*STATED GOAL*. Write out each record again exactly as it stands.

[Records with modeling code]
-- start --

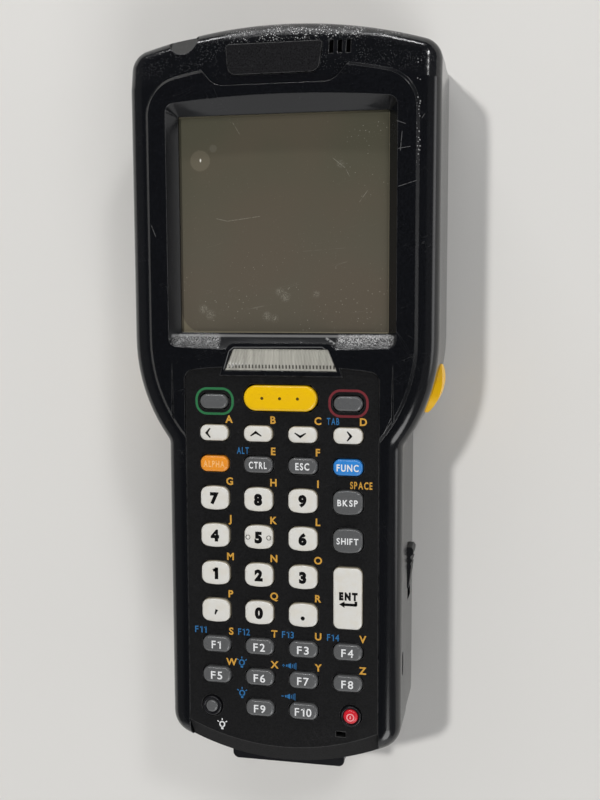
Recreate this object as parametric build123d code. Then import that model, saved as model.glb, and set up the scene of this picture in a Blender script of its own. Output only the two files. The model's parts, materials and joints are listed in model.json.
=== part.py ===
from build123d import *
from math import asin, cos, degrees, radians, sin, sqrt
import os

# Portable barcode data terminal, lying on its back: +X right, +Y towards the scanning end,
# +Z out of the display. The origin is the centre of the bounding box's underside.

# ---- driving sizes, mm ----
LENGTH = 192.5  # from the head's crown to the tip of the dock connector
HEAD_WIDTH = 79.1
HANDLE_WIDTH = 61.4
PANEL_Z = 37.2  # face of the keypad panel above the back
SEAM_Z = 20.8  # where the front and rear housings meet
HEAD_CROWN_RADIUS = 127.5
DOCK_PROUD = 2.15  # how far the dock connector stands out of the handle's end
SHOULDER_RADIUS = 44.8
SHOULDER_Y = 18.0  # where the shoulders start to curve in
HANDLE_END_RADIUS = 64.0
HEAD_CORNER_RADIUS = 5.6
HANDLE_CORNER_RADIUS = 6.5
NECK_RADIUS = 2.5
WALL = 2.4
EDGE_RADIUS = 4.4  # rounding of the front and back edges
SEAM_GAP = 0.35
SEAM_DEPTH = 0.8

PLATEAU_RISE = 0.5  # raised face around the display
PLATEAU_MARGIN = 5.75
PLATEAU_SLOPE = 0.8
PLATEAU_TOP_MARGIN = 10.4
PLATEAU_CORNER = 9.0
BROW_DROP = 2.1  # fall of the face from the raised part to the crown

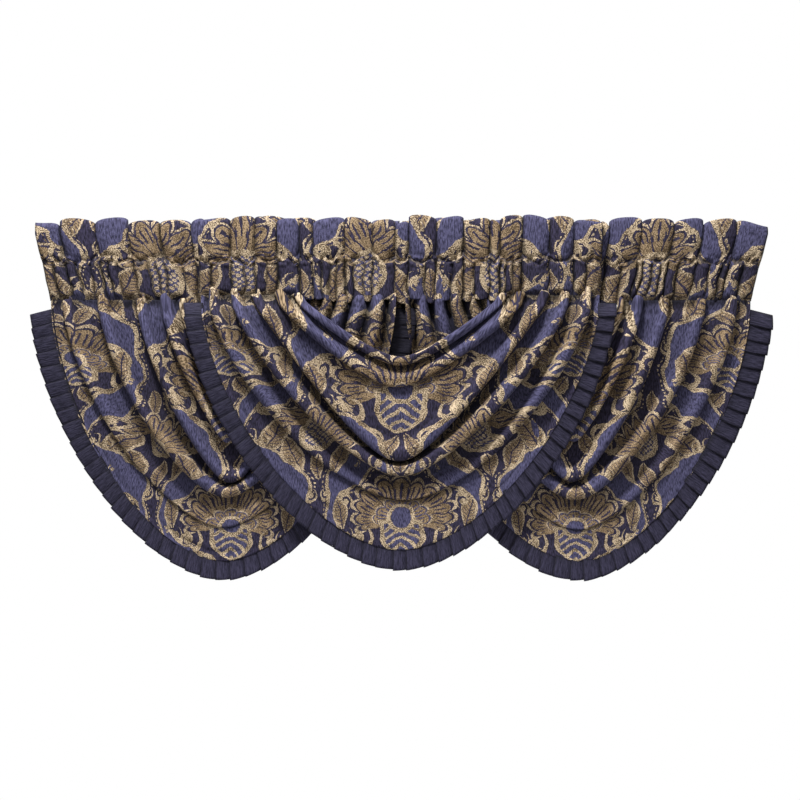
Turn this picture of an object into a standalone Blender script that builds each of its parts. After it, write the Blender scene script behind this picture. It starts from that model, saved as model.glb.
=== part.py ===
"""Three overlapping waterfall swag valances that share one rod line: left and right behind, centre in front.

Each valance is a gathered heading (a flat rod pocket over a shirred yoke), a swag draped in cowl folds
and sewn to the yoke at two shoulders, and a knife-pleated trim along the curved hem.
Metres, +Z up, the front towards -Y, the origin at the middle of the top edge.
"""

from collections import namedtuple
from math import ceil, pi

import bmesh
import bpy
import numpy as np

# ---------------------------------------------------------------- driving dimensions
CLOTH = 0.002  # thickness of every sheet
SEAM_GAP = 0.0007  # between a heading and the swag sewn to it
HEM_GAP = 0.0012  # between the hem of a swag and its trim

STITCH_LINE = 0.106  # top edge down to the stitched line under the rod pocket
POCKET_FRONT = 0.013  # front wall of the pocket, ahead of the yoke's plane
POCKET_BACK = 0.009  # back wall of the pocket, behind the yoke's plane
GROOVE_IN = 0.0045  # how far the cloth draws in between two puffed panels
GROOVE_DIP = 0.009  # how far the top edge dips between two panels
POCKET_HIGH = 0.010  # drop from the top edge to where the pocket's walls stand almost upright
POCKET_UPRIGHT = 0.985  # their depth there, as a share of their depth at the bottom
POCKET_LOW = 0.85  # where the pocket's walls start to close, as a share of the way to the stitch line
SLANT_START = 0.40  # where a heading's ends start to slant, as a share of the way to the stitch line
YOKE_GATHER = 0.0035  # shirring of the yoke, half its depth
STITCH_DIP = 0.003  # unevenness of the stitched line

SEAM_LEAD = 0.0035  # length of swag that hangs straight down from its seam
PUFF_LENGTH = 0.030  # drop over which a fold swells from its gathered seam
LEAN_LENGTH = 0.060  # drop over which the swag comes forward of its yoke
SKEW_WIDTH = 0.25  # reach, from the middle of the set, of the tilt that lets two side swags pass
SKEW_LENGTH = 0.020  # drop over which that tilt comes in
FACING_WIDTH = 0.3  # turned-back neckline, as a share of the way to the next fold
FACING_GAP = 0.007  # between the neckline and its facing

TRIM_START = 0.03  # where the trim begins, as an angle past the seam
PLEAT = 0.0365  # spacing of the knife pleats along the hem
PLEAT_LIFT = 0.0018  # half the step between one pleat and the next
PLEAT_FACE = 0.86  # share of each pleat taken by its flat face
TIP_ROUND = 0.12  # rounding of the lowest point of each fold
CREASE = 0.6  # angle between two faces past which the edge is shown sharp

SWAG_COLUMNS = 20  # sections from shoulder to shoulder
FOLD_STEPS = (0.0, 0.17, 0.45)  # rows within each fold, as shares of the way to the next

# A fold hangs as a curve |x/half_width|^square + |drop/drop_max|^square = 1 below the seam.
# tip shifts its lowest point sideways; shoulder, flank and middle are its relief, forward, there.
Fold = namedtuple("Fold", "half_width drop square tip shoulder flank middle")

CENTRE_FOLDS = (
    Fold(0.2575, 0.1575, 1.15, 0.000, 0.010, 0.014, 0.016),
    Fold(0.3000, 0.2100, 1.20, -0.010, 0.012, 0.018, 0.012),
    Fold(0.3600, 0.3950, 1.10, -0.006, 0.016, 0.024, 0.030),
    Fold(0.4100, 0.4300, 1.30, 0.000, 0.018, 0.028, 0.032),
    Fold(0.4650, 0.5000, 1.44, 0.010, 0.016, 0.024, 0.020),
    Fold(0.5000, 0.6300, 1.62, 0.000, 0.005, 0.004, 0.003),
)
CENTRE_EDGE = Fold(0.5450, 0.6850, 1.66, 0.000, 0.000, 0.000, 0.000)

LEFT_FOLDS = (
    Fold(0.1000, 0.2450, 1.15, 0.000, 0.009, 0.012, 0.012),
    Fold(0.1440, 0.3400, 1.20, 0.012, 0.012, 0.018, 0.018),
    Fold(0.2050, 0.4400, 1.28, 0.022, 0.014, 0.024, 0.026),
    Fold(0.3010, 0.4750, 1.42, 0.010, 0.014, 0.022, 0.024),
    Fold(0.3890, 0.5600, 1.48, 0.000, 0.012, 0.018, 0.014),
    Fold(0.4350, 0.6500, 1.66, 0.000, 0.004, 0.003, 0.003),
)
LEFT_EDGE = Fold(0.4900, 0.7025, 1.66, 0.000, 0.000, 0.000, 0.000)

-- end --

*WRITTEN RESPONSE*.
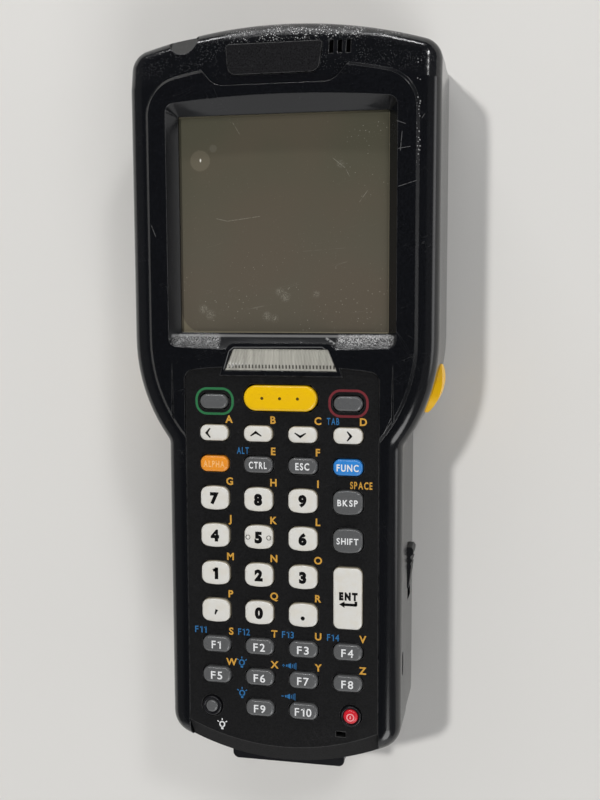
Recreate this object as parametric build123d code. Then import that model, saved as model.glb, and set up the scene of this picture in a Blender script of its own. Output only the two files. The model's parts, materials and joints are listed in model.json.
=== part.py ===
from build123d import *
from math import asin, cos, degrees, radians, sin, sqrt
import os

# Portable barcode data terminal, lying on its back: +X right, +Y towards the scanning end,
# +Z out of the display. The origin is the centre of the bounding box's underside.

# ---- driving sizes, mm ----
LENGTH = 192.5  # from the head's crown to the tip of the dock connector
HEAD_WIDTH = 79.1
HANDLE_WIDTH = 61.4
PANEL_Z = 37.2  # face of the keypad panel above the back
SEAM_Z = 20.8  # where the front and rear housings meet
HEAD_CROWN_RADIUS = 127.5
DOCK_PROUD = 2.15  # how far the dock connector stands out of the handle's end
SHOULDER_RADIUS = 44.8
SHOULDER_Y = 18.0  # where the shoulders start to curve in
HANDLE_END_RADIUS = 64.0
HEAD_CORNER_RADIUS = 5.6
HANDLE_CORNER_RADIUS = 6.5
NECK_RADIUS = 2.5
WALL = 2.4
EDGE_RADIUS = 4.4  # rounding of the front and back edges
SEAM_GAP = 0.35
SEAM_DEPTH = 0.8

PLATEAU_RISE = 0.5  # raised face around the display
PLATEAU_MARGIN = 5.75
PLATEAU_SLOPE = 0.8
PLATEAU_TOP_MARGIN = 10.4
PLATEAU_CORNER = 9.0
BROW_DROP = 2.1  # fall of the face from the raised part to the crown

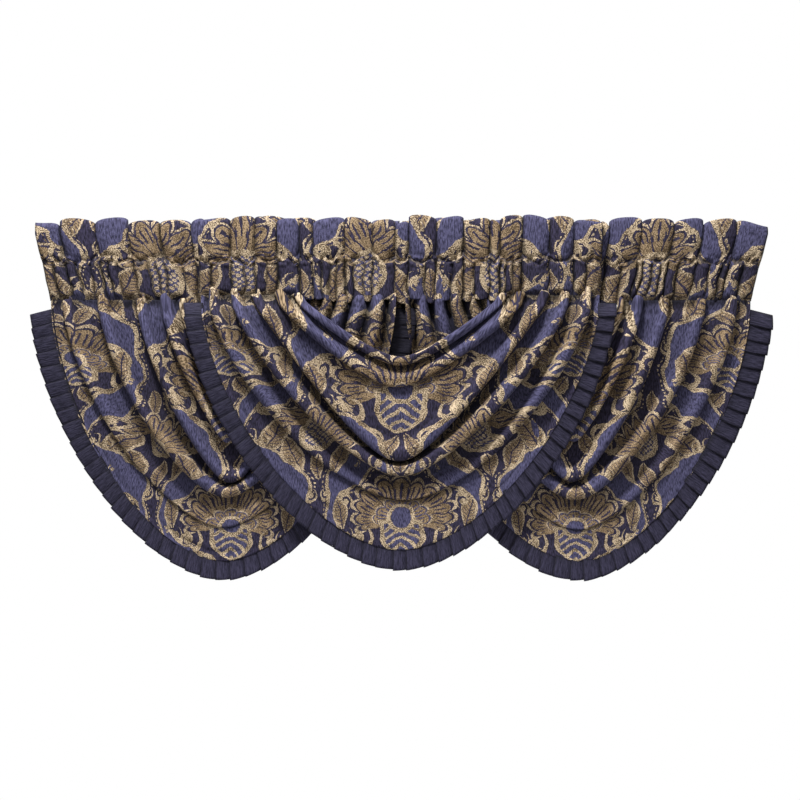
Turn this picture of an object into a standalone Blender script that builds each of its parts. After it, write the Blender scene script behind this picture. It starts from that model, saved as model.glb.
=== part.py ===
"""Three overlapping waterfall swag valances that share one rod line: left and right behind, centre in front.

Each valance is a gathered heading (a flat rod pocket over a shirred yoke), a swag draped in cowl folds
and sewn to the yoke at two shoulders, and a knife-pleated trim along the curved hem.
Metres, +Z up, the front towards -Y, the origin at the middle of the top edge.
"""

from collections import namedtuple
from math import ceil, pi

import bmesh
import bpy
import numpy as np

# ---------------------------------------------------------------- driving dimensions
CLOTH = 0.002  # thickness of every sheet
SEAM_GAP = 0.0007  # between a heading and the swag sewn to it
HEM_GAP = 0.0012  # between the hem of a swag and its trim

STITCH_LINE = 0.106  # top edge down to the stitched line under the rod pocket
POCKET_FRONT = 0.013  # front wall of the pocket, ahead of the yoke's plane
POCKET_BACK = 0.009  # back wall of the pocket, behind the yoke's plane
GROOVE_IN = 0.0045  # how far the cloth draws in between two puffed panels
GROOVE_DIP = 0.009  # how far the top edge dips between two panels
POCKET_HIGH = 0.010  # drop from the top edge to where the pocket's walls stand almost upright
POCKET_UPRIGHT = 0.985  # their depth there, as a share of their depth at the bottom
POCKET_LOW = 0.85  # where the pocket's walls start to close, as a share of the way to the stitch line
SLANT_START = 0.40  # where a heading's ends start to slant, as a share of the way to the stitch line
YOKE_GATHER = 0.0035  # shirring of the yoke, half its depth
STITCH_DIP = 0.003  # unevenness of the stitched line

SEAM_LEAD = 0.0035  # length of swag that hangs straight down from its seam
PUFF_LENGTH = 0.030  # drop over which a fold swells from its gathered seam
LEAN_LENGTH = 0.060  # drop over which the swag comes forward of its yoke
SKEW_WIDTH = 0.25  # reach, from the middle of the set, of the tilt that lets two side swags pass
SKEW_LENGTH = 0.020  # drop over which that tilt comes in
FACING_WIDTH = 0.3  # turned-back neckline, as a share of the way to the next fold
FACING_GAP = 0.007  # between the neckline and its facing

TRIM_START = 0.03  # where the trim begins, as an angle past the seam
PLEAT = 0.0365  # spacing of the knife pleats along the hem
PLEAT_LIFT = 0.0018  # half the step between one pleat and the next
PLEAT_FACE = 0.86  # share of each pleat taken by its flat face
TIP_ROUND = 0.12  # rounding of the lowest point of each fold
CREASE = 0.6  # angle between two faces past which the edge is shown sharp

SWAG_COLUMNS = 20  # sections from shoulder to shoulder
FOLD_STEPS = (0.0, 0.17, 0.45)  # rows within each fold, as shares of the way to the next

# A fold hangs as a curve |x/half_width|^square + |drop/drop_max|^square = 1 below the seam.
# tip shifts its lowest point sideways; shoulder, flank and middle are its relief, forward, there.
Fold = namedtuple("Fold", "half_width drop square tip shoulder flank middle")

CENTRE_FOLDS = (
    Fold(0.2575, 0.1575, 1.15, 0.000, 0.010, 0.014, 0.016),
    Fold(0.3000, 0.2100, 1.20, -0.010, 0.012, 0.018, 0.012),
    Fold(0.3600, 0.3950, 1.10, -0.006, 0.016, 0.024, 0.030),
    Fold(0.4100, 0.4300, 1.30, 0.000, 0.018, 0.028, 0.032),
    Fold(0.4650, 0.5000, 1.44, 0.010, 0.016, 0.024, 0.020),
    Fold(0.5000, 0.6300, 1.62, 0.000, 0.005, 0.004, 0.003),
)
CENTRE_EDGE = Fold(0.5450, 0.6850, 1.66, 0.000, 0.000, 0.000, 0.000)

LEFT_FOLDS = (
    Fold(0.1000, 0.2450, 1.15, 0.000, 0.009, 0.012, 0.012),
    Fold(0.1440, 0.3400, 1.20, 0.012, 0.012, 0.018, 0.018),
    Fold(0.2050, 0.4400, 1.28, 0.022, 0.014, 0.024, 0.026),
    Fold(0.3010, 0.4750, 1.42, 0.010, 0.014, 0.022, 0.024),
    Fold(0.3890, 0.5600, 1.48, 0.000, 0.012, 0.018, 0.014),
    Fold(0.4350, 0.6500, 1.66, 0.000, 0.004, 0.003, 0.003),
)
LEFT_EDGE = Fold(0.4900, 0.7025, 1.66, 0.000, 0.000, 0.000, 0.000)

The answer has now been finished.